> Data block:
★ ★ ★

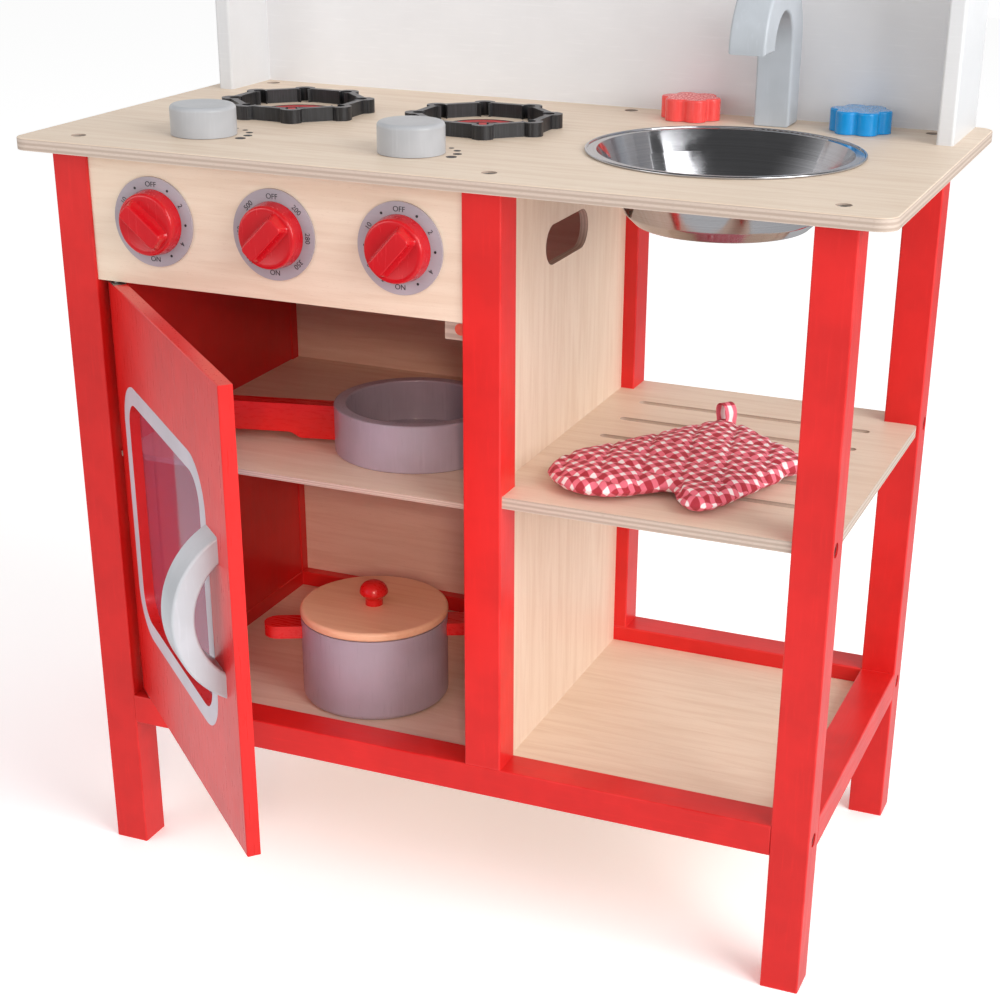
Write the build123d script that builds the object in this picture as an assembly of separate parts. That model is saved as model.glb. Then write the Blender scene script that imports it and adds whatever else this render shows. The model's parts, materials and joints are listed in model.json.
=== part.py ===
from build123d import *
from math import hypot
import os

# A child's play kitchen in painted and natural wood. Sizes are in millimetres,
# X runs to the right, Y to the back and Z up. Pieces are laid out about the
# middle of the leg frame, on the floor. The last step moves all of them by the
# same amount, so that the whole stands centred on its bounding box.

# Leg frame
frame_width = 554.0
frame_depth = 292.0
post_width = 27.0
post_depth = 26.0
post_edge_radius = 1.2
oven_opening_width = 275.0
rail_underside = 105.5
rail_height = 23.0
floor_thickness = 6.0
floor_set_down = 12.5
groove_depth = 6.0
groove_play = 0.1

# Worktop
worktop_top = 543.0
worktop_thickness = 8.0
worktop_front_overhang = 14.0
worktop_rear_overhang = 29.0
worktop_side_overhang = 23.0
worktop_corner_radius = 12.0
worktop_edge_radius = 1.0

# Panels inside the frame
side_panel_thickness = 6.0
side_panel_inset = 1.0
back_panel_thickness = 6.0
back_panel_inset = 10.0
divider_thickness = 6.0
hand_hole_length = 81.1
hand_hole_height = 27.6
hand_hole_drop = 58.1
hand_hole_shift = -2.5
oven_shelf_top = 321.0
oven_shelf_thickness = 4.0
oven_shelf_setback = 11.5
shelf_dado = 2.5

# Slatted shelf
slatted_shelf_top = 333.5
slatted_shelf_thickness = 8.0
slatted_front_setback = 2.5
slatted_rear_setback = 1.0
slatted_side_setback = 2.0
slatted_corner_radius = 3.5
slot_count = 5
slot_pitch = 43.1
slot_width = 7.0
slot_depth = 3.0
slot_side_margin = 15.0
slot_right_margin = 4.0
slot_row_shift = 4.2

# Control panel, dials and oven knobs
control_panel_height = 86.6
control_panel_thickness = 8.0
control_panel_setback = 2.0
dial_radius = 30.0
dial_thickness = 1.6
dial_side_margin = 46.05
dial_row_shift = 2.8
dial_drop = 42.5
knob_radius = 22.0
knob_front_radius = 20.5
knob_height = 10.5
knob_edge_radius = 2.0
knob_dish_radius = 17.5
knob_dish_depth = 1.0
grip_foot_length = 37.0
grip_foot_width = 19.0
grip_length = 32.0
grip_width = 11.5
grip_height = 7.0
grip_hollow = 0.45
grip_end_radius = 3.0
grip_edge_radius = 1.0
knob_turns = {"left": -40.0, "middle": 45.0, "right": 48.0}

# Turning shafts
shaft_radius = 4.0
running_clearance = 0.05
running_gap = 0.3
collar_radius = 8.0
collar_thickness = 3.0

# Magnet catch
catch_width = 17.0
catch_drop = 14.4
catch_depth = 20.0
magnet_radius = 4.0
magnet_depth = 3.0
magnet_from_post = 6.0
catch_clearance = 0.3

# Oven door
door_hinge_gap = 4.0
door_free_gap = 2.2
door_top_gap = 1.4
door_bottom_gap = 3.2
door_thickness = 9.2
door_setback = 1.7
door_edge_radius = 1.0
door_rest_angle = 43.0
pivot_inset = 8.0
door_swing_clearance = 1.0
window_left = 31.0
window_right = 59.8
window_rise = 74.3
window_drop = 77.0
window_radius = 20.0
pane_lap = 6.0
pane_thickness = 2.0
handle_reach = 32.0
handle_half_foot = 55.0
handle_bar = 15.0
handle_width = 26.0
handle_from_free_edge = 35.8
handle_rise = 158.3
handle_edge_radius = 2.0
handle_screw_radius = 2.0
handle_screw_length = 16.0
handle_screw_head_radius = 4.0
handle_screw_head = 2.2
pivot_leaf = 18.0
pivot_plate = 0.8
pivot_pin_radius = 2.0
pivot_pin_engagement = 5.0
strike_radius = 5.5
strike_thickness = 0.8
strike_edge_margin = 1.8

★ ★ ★

> Set exercise:
Output the full listing exactly as it stands.

> Solution:
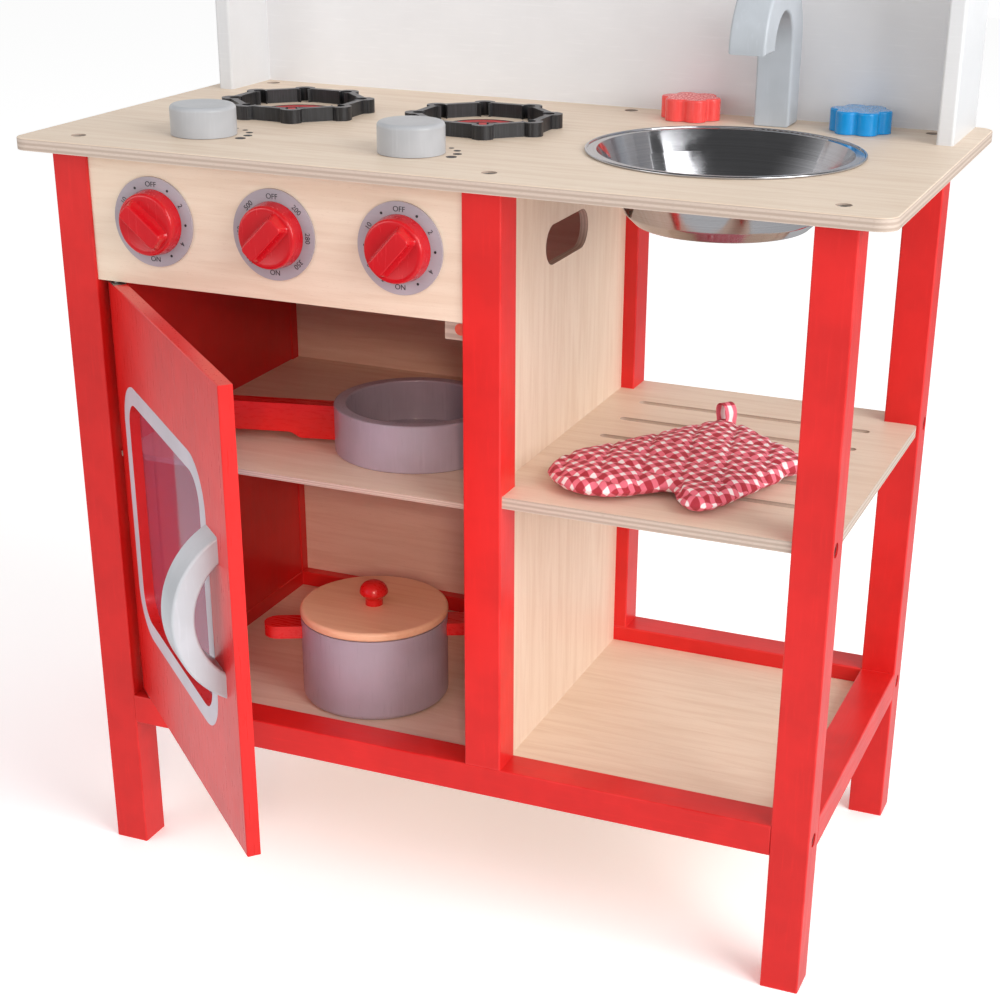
Write the build123d script that builds the object in this picture as an assembly of separate parts. That model is saved as model.glb. Then write the Blender scene script that imports it and adds whatever else this render shows. The model's parts, materials and joints are listed in model.json.
=== part.py ===
from build123d import *
from math import hypot
import os

# A child's play kitchen in painted and natural wood. Sizes are in millimetres,
# X runs to the right, Y to the back and Z up. Pieces are laid out about the
# middle of the leg frame, on the floor. The last step moves all of them by the
# same amount, so that the whole stands centred on its bounding box.

# Leg frame
frame_width = 554.0
frame_depth = 292.0
post_width = 27.0
post_depth = 26.0
post_edge_radius = 1.2
oven_opening_width = 275.0
rail_underside = 105.5
rail_height = 23.0
floor_thickness = 6.0
floor_set_down = 12.5
groove_depth = 6.0
groove_play = 0.1

# Worktop
worktop_top = 543.0
worktop_thickness = 8.0
worktop_front_overhang = 14.0
worktop_rear_overhang = 29.0
worktop_side_overhang = 23.0
worktop_corner_radius = 12.0
worktop_edge_radius = 1.0

# Panels inside the frame
side_panel_thickness = 6.0
side_panel_inset = 1.0
back_panel_thickness = 6.0
back_panel_inset = 10.0
divider_thickness = 6.0
hand_hole_length = 81.1
hand_hole_height = 27.6
hand_hole_drop = 58.1
hand_hole_shift = -2.5
oven_shelf_top = 321.0
oven_shelf_thickness = 4.0
oven_shelf_setback = 11.5
shelf_dado = 2.5

# Slatted shelf
slatted_shelf_top = 333.5
slatted_shelf_thickness = 8.0
slatted_front_setback = 2.5
slatted_rear_setback = 1.0
slatted_side_setback = 2.0
slatted_corner_radius = 3.5
slot_count = 5
slot_pitch = 43.1
slot_width = 7.0
slot_depth = 3.0
slot_side_margin = 15.0
slot_right_margin = 4.0
slot_row_shift = 4.2

# Control panel, dials and oven knobs
control_panel_height = 86.6
control_panel_thickness = 8.0
control_panel_setback = 2.0
dial_radius = 30.0
dial_thickness = 1.6
dial_side_margin = 46.05
dial_row_shift = 2.8
dial_drop = 42.5
knob_radius = 22.0
knob_front_radius = 20.5
knob_height = 10.5
knob_edge_radius = 2.0
knob_dish_radius = 17.5
knob_dish_depth = 1.0
grip_foot_length = 37.0
grip_foot_width = 19.0
grip_length = 32.0
grip_width = 11.5
grip_height = 7.0
grip_hollow = 0.45
grip_end_radius = 3.0
grip_edge_radius = 1.0
knob_turns = {"left": -40.0, "middle": 45.0, "right": 48.0}

# Turning shafts
shaft_radius = 4.0
running_clearance = 0.05
running_gap = 0.3
collar_radius = 8.0
collar_thickness = 3.0

# Magnet catch
catch_width = 17.0
catch_drop = 14.4
catch_depth = 20.0
magnet_radius = 4.0
magnet_depth = 3.0
magnet_from_post = 6.0
catch_clearance = 0.3

# Oven door
door_hinge_gap = 4.0
door_free_gap = 2.2
door_top_gap = 1.4
door_bottom_gap = 3.2
door_thickness = 9.2
door_setback = 1.7
door_edge_radius = 1.0
door_rest_angle = 43.0
pivot_inset = 8.0
door_swing_clearance = 1.0
window_left = 31.0
window_right = 59.8
window_rise = 74.3
window_drop = 77.0
window_radius = 20.0
pane_lap = 6.0
pane_thickness = 2.0
handle_reach = 32.0
handle_half_foot = 55.0
handle_bar = 15.0
handle_width = 26.0
handle_from_free_edge = 35.8
handle_rise = 158.3
handle_edge_radius = 2.0
handle_screw_radius = 2.0
handle_screw_length = 16.0
handle_screw_head_radius = 4.0
handle_screw_head = 2.2
pivot_leaf = 18.0
pivot_plate = 0.8
pivot_pin_radius = 2.0
pivot_pin_engagement = 5.0
strike_radius = 5.5
strike_thickness = 0.8
strike_edge_margin = 1.8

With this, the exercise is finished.